+++ Stored data +++
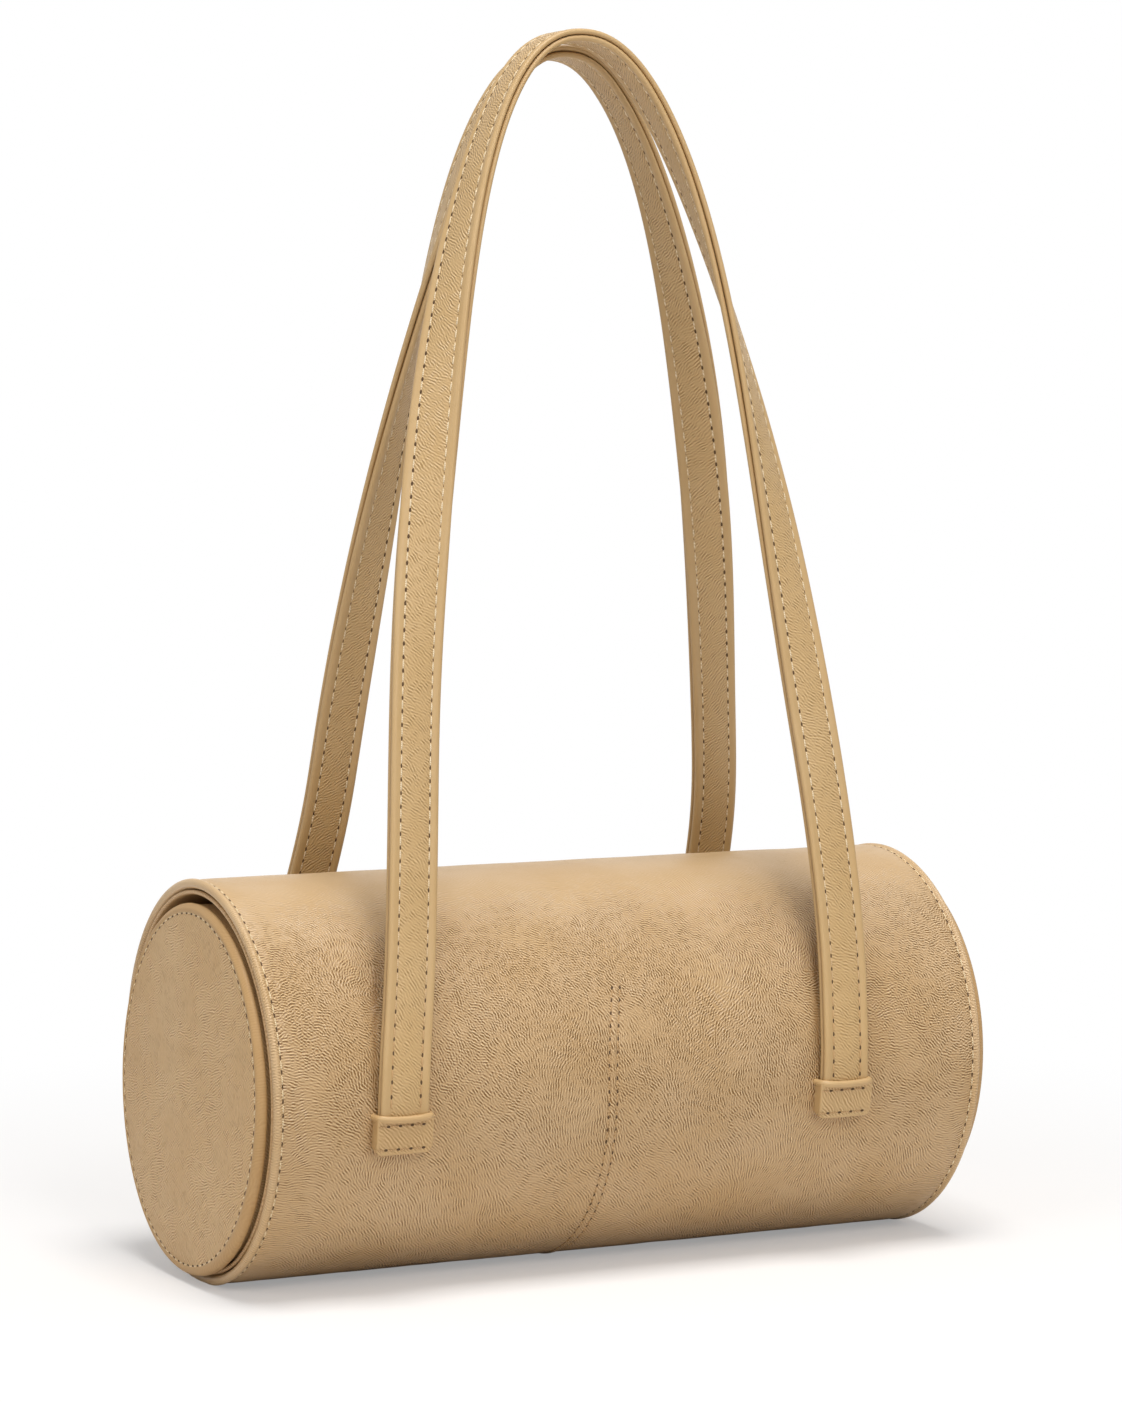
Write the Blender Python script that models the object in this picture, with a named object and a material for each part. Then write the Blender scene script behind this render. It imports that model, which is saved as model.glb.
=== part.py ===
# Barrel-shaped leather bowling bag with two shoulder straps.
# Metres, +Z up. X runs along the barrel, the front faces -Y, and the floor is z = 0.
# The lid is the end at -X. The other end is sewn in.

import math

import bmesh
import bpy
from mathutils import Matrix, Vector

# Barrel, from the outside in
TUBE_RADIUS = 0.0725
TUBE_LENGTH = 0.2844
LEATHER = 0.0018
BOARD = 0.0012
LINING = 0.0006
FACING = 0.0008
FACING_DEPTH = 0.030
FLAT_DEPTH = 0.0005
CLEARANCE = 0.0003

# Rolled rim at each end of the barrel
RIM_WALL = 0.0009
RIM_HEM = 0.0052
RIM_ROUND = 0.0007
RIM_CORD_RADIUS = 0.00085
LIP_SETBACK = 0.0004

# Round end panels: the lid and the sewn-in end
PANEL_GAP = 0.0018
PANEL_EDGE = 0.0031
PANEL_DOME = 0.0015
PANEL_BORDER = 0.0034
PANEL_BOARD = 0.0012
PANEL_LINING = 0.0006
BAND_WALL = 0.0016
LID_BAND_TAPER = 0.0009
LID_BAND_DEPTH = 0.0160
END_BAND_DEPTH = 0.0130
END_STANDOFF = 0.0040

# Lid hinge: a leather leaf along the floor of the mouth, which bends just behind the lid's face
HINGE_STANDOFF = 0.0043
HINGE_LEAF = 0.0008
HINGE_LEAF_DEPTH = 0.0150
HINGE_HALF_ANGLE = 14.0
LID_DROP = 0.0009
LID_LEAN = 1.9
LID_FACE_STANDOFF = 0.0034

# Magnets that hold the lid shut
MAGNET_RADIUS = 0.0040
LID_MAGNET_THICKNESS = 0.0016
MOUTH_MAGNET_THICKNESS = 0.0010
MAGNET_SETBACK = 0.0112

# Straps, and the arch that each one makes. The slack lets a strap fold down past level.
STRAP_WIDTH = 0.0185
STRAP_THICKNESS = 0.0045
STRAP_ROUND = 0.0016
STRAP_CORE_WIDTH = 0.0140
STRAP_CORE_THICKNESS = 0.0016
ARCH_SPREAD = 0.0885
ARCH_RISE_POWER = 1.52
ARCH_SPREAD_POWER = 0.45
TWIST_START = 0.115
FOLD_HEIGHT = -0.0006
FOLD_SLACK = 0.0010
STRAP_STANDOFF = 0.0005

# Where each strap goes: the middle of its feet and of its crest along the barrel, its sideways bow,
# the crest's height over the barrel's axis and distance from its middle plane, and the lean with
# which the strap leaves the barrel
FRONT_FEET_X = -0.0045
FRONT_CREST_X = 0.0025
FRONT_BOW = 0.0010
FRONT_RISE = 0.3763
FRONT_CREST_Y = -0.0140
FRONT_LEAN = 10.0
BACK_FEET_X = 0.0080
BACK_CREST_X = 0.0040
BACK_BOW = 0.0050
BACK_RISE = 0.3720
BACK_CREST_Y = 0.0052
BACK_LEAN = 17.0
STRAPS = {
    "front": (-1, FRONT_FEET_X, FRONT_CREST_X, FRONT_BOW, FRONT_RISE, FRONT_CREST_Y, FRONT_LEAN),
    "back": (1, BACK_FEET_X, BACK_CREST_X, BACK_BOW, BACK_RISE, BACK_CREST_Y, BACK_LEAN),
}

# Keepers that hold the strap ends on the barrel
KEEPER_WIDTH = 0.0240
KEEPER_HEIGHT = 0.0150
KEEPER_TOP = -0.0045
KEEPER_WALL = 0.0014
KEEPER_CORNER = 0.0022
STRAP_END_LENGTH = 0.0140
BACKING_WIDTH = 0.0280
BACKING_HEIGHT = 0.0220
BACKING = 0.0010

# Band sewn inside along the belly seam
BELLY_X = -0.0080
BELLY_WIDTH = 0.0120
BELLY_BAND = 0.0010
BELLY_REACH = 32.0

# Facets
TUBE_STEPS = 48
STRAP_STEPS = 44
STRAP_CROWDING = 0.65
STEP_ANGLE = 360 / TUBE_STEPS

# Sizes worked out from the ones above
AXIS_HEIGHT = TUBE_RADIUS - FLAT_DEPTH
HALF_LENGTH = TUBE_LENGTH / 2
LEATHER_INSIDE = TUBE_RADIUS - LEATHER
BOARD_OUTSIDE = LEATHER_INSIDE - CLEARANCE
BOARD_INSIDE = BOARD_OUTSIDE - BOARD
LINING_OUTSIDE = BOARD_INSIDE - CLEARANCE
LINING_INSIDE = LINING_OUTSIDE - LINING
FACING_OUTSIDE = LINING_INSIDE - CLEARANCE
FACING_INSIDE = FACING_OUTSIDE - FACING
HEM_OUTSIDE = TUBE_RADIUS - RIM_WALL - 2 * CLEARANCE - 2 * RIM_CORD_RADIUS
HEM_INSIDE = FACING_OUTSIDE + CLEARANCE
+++
- **Problem requirements**:
Gather each line of the listing that holds the string "part".

- **Exercise solution**:
Write the Blender Python script that models the object in this picture, with a named object and a material for each part. Then write the Blender scene script behind this render. It imports that model, which is saved as model.glb.
=== part.py ===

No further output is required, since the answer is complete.